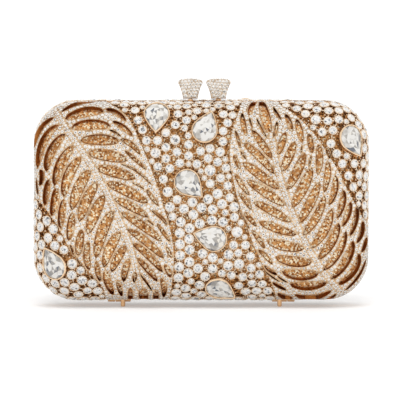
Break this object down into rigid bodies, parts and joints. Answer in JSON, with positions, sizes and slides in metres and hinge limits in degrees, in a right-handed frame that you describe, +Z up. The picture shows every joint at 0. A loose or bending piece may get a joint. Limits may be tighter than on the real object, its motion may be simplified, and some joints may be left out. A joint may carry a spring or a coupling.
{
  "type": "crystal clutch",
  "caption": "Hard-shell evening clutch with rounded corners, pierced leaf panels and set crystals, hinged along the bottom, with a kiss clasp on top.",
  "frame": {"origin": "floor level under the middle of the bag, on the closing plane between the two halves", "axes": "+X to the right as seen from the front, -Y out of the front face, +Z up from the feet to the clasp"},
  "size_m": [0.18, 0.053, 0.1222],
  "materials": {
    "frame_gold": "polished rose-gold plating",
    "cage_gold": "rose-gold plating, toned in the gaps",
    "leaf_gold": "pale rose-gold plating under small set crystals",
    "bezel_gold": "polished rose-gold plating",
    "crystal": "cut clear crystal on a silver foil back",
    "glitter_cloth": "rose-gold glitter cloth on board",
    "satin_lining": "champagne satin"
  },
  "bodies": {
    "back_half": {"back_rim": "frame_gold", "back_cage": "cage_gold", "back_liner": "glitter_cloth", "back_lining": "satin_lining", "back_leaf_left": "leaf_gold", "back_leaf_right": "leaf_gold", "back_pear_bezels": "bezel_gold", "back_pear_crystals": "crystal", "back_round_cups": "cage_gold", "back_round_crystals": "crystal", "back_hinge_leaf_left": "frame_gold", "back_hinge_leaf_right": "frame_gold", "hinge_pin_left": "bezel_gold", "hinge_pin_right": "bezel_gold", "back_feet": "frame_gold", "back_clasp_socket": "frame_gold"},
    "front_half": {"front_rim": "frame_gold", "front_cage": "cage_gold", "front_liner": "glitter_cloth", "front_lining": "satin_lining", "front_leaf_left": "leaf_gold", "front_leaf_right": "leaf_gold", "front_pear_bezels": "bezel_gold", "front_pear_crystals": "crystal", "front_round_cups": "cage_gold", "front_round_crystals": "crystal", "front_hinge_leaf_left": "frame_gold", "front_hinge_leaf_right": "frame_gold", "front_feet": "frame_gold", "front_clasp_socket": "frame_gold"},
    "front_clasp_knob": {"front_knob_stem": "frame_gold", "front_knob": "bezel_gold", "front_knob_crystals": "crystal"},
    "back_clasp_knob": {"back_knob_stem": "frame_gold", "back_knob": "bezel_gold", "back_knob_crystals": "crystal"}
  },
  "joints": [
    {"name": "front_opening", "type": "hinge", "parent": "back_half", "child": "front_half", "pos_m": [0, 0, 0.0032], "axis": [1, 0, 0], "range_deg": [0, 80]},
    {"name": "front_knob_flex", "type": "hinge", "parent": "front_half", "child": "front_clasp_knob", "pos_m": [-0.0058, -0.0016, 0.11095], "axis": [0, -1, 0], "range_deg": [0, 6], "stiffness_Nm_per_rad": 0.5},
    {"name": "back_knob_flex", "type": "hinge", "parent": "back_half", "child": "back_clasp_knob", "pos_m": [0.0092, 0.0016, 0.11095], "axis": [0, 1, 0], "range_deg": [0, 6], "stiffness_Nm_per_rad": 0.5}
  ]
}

______________________________

▶ WHAT IS EXPECTED
Of all the lines in the listing above, how many include "joints"? Write only the number.

▶ FINISHED ANSWER
2